Rojan Dahal
Read in नेपाली

Case study · Graduate Assistant

Gannon University — Graduate Assistant, Data Science

Built and maintained the data-engineering infrastructure for a research group spanning manufacturing, healthcare imaging, and applied NLP. Mentored undergraduates through their first real ML project.

Period 2024.09 – 2025.12 Stack Python · Postgres · Airflow · PyTorch · FastAPI

The role

Half engineer, half teacher.

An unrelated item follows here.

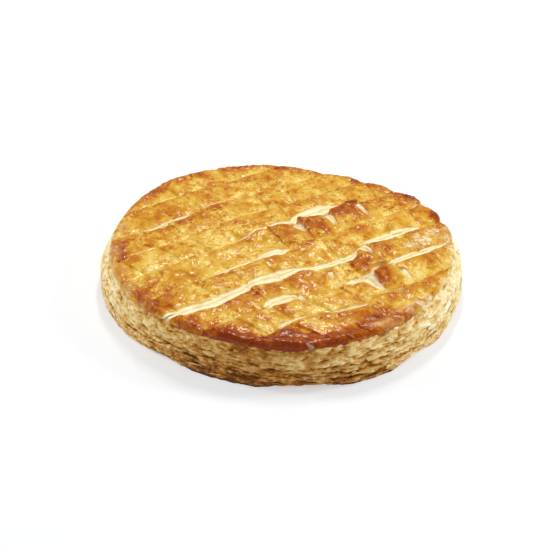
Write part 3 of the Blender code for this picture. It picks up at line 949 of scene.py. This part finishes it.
def lower_sheet(material):
    """From the seam down to the base: the belly's radius, tucked in at the seam and at the foot."""
    rows = 50
    angle, down = side_grid(rows)
    belly = BELLY_RADIUS + lobed(angle, BELLY_LOBES)
    seam = seam_height(angle)
    z = (seam + 0.4 * MM) * (1 - down)
    open_seam = seam_depth(angle)
    tuck = SEAM_DEPTH * open_seam * (1 - np.sqrt(1 - np.clip((0.26 - down) / 0.26, 0, 0.999) ** 2))
    tuck = tuck + 6.0 * MM * smooth((0.04 - down) / 0.04)
    tuck = tuck + foot_tuck(angle, down)
    jut, pit, rough = leaf_relief(angle, down, 11 * MM, 4.0, 80)
    jut = jut * (1 - smooth((down - 0.88) / 0.12))
    split = cracks(angle, z)
    radius = belly + 0.2 * MM - tuck + jut - 1.0 * MM * split * (1 - smooth((down - 0.88) / 0.12))
    # Darker toward the front, most near the foot: painted shade, in part browner pastry. Paler on the left: painted
    # light.
    front = (0.5 - 0.5 * np.sin(angle + math.radians(2))) ** 5
    left = bump(turned_from(angle, -160), 65)
    # Darker in the cracks: painted shade.
    pit = pit * (1 + left) + 0.3 * split
    bake = 0.425 - 0.1 * left + 0.1 * down + 0.44 * front - 0.24 * rough
    bake = bake + 0.12 * front * smooth((down - 0.1) / 0.4) + (0.22 + 0.42 * front) * smooth((down - 0.8) / 0.18)
    bake = bake + 0.28 * open_seam * smooth((0.12 - down) / 0.1)
    faces = grid_faces(rows, SIDE_COLUMNS, closed=True)[:, ::-1]
    attributes = {"bake": bake.ravel(), "pit": pit.ravel()}
    return make_piece("lower_sheet", side_points(radius, angle, z), faces, attributes, material)


flaky_side = side_material()
upper_sheet(flaky_side)
lower_sheet(flaky_side)

# ---------------------------------------------------------------------------
# Loose leaves. Shreds of pastry a few millimetres long that peel off the side, each still hanging by
# one edge; paler than the side, as they tore late in the baking.
# ---------------------------------------------------------------------------

LEAF_COUNT = 130
LEAF_THICKNESS = 0.12 * MM
# Leaves listed one by one: direction, height, half length, half height, free edge's lift, how much paler.
LARGE_LEAVES = (
    (-111.5, 19.0, 4.0, 1.9, 0.8, 0.17),
    (-63.0, 17.0, 4.0, 1.5, 0.5, 0.15),
    (-57.0, 6.5, 2.6, 1.1, 0.5, 0.2),
    (-48.0, 19.0, 5.0, 1.6, 0.6, 0.1),
    (-38.0, 16.0, 5.0, 1.8, 0.6, 0.1),
    (-27.0, 18.0, 5.0, 1.8, 0.6, 0.1),
    (-70.0, 14.5, 3.6, 1.2, 0.5, 0.1),
)


def loose_leaves(material):
    """Each leaf is a flattened tube laid on the side: round it, half length * cos and thickness * sin,
    pinched shut at both ends, with one long edge lifting off by lift * share^1.5."""
    rng = np.random.default_rng(12)
    place, z, length, height, lift, fresh = np.array(LARGE_LEAVES).T
    place = np.concatenate([place, math.degrees(ROUGHEST_TURN) + rng.normal(0, 62, LEAF_COUNT)])
    z = np.concatenate([z, rng.uniform(2.5, 25.5, LEAF_COUNT)])
    length = np.concatenate([length, rng.uniform(1.5, 6.0, LEAF_COUNT)])
    height = np.concatenate([height, rng.uniform(0.35, 0.85, LEAF_COUNT)])
    lift = np.concatenate([lift, rng.uniform(0.1, 0.9, LEAF_COUNT)])
    count, rows, columns = len(place), 5, 10
    share = np.linspace(-1, 1, rows)[None, :, None]
    turn = np.linspace(0, 2 * math.pi, columns, endpoint=False)[None, None, :]
    free = np.where(rng.random(count) < 0.7, 1, -1)[:, None, None]
    ragged = 1 + 0.7 * (rng.random((count, rows, 1)) - 0.5) - 0.25 * share**2
    skew = rng.uniform(-0.8, 0.8, count)[:, None, None]
    along = length[:, None, None] * ragged * np.sign(np.cos(turn)) * np.abs(np.cos(turn)) ** 0.4 + skew * share * height[:, None, None]
    angle = np.radians(place)[:, None, None] + along * MM / BELLY_RADIUS
    torn = 1 + 0.5 * (rng.random((count, 1, columns)) - 0.5)
    z = (z[:, None, None] + height[:, None, None] * share * torn + 0.12 * along * skew) * MM
    off = 0.1 + lift[:, None, None] * ((1 - free * share) / 2) ** 1.5 * (0.8 + 0.4 * np.cos(turn) ** 2)
    radius = side_radius(angle, z) + off * MM + LEAF_THICKNESS * np.sin(turn) * (1 - share**2)
    row, column = np.meshgrid(np.arange(rows), np.arange(columns), indexing="ij")
    pinched = np.where((row % (rows - 1) == 0), np.minimum(column, columns - column), column)
    numbers = (row * columns + pinched).ravel()
    faces = numbers[grid_faces(rows, columns, closed=True)][:, ::-1]
    faces = (faces[None] + rows * columns * np.arange(count)[:, None, None]).reshape(-1, 4)
    # Darker toward the front: painted shade, as on the side.
    front = (0.5 - 0.5 * np.sin(angle + math.radians(2))) ** 5
    fresh = np.concatenate([fresh, np.zeros(LEAF_COUNT)])[:, None, None]
    bake = rng.uniform(0.0, 0.3, count)[:, None, None] - fresh + 0.42 * front + 0.1 * (z < 8 * MM)
    points = np.clip(side_points(radius, angle, z), np.array(cad_low), np.array(cad_high))
    attributes = {"bake": (bake + 0 * angle).ravel(), "pit": 0 * angle.ravel()}
    return make_piece("loose_leaves", points, faces, attributes, material)


def side_radius(angle, z):
    """How far out the side lies at a height, its leaves left out: the two sheets' own curves."""
    rim, belly = rim_radius(angle), BELLY_RADIUS + lobed(angle, BELLY_LOBES)
    top = rim_height(angle) - 0.6 * MM
    seam = seam_height(angle)
    out = np.sin(np.clip((top - z) / (top - seam) * 1.25, 0, 1) * math.pi / 2) ** 1.2
    upper = rim - 1.8 * MM + (belly - rim + 1.5 * MM) * out
    lower = belly + 0.2 * MM - foot_tuck(angle, 1 - z / seam)
    return np.where(z > seam, upper, lower)


loose_leaves(flaky_side)

# ---------------------------------------------------------------------------
# The underside. The lower sheet's flat face, baked brown against the oven tray.
# ---------------------------------------------------------------------------


def underside(material):
    """A flat disc out to the foot: radius = share * foot, with faint blisters that rise off the tray."""
    rows, columns = 40, 240
    angle = np.linspace(0, 2 * math.pi, columns, endpoint=False)[None, :]
    share = np.linspace(1, 0, rows)[:, None]
    foot = BELLY_RADIUS + lobed(angle, BELLY_LOBES) - foot_tuck(angle, 1.0)
    radius = foot * share
    x, y = radius * np.cos(angle), radius * np.sin(angle)
    z = 0.25 * MM * np.clip(fractal(x / (14 * MM), y / (14 * MM), 0 * x, 70, 2), 0, 1)
    bake = 0.74 + 0.2 * fractal(x / (25 * MM), y / (25 * MM), 0 * x, 71, 2)
    points = np.stack([x + PLAN_SHIFT[0], y + PLAN_SHIFT[1], z], axis=-1).reshape(-1, 3)
    faces = grid_faces(rows, columns, closed=True)
    faces = np.where(faces >= (rows - 1) * columns, (rows - 1) * columns, faces)
    attributes = {"bake": np.clip(bake, 0, 1).ravel(), "pit": 0 * bake.ravel()}
    return make_piece("underside", points, faces[:, ::-1], attributes, material)


underside(flaky_side)

# ---------------------------------------------------------------------------
# The setting: a white table that glows faintly, a narrow light above and behind that shows in the gloss, softboxes to
# the left, right and front, a dim white sky, and the camera.
# ---------------------------------------------------------------------------


def setting():
    mesh = bpy.data.meshes.new("table")
    half = 3.0
    corners = [(-half, -half, 0), (half, -half, 0), (half, half, 0), (-half, half, 0)]
    mesh.from_pydata(corners, [], [(0, 1, 2, 3)])
    material, shader, wire = new_material("white_table")
    shader.inputs["Base Color"].default_value = (0.49, 0.51, 0.53, 1)
    shader.inputs["Emission Color"].default_value = (1.0, 1.0, 1.0, 1)
    shader.inputs["Emission Strength"].default_value = 0.485
    shader.inputs["Roughness"].default_value = 0.9
    shader.inputs["Specular IOR Level"].default_value = 0.1
    mesh.materials.append(material)
    table = bpy.data.objects.new("table", mesh)
    bpy.context.scene.collection.objects.link(table)


def soft_light(name, place, aim, width, height, power, mirrored):
    """A softbox: a white rectangle, this wide and high, that faces the aim; mirrored if gloss shows it."""
    lamp = bpy.data.lights.new(name, "AREA")
    lamp.shape = "RECTANGLE"
    lamp.size = width
    lamp.size_y = height
    lamp.energy = power
    lamp.color = (1.0, 0.97, 0.9) if mirrored else (1, 1, 1)
    holder = bpy.data.objects.new(name, lamp)
    holder.visible_glossy = mirrored
    holder.location = place
    holder.rotation_euler = (Vector(aim) - Vector(place)).to_track_quat("-Z", "Y").to_euler()
    bpy.context.scene.collection.objects.link(holder)


def camera():
    """The camera stands in front of the cake, a metre off, and looks down on it."""
    elevation = math.radians(32.55)
    distance = 0.976
    view = bpy.data.cameras.new("camera")
    view.lens = 89.67
    holder = bpy.data.objects.new("camera", view)
    place = Vector((2.0 * MM, 2.85 * MM - distance * math.cos(elevation), distance * math.sin(elevation)))
    aim = Vector((-4.67 * MM, 5.10 * MM, 3.53 * MM))
    holder.location = place
    holder.rotation_euler = (aim - place).to_track_quat("-Z", "Y").to_euler()
    bpy.context.scene.collection.objects.link(holder)
    bpy.context.scene.camera = holder


setting()
soft_light("overhead", (0.05, 0.6, 1.0), (0, 0, 0), 0.08, 0.34, 5.8, True)
soft_light("left", (-1.1, 0.15, 0.6), (0, 0, 0.02), 0.3, 0.4, 6.2, False)
soft_light("right", (1.1, 0.15, 0.7), (0, 0, 0.02), 0.3, 0.4, 7.6, False)
soft_light("front", (0.2, -1.2, 1.2), (0, 0, 0.02), 0.8, 0.8, 6, False)
sky = bpy.data.worlds.new("sky")
sky.use_nodes = True
sky.node_tree.nodes["Background"].inputs["Color"].default_value = (1, 1, 1, 1)
sky.node_tree.nodes["Background"].inputs["Strength"].default_value = 0.26
bpy.context.scene.world = sky
bpy.context.scene.view_settings.view_transform = "Standard"
camera()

I owned the shared data infrastructure for a research group of seven faculty and a rotating bench of undergraduate and masters students — the part of the lab that is supposed to “just work” so that nobody is reinventing data loading on top of a thumb drive.

What I built

  • A shared Postgres + Airflow stack on a single workshop server, with a small library of dataset loaders that standardized how labeled images, text, and tabular records were read into PyTorch jobs.
  • A FastAPI service in front of the lab’s shared model registry, so undergrads could query a model by name and version without remembering the directory layout.
  • A weekly research check-in template that, once adopted, cut the average time from “interesting idea” to “first runnable notebook” from about three weeks to about three days.

What changed because of it

Three undergraduates completed first-author or co-author publications during my tenure. Two of them had never written more than a Python script before working with the group. The infrastructure was not the reason they succeeded — that was them — but the infrastructure stopped being the reason they got stuck.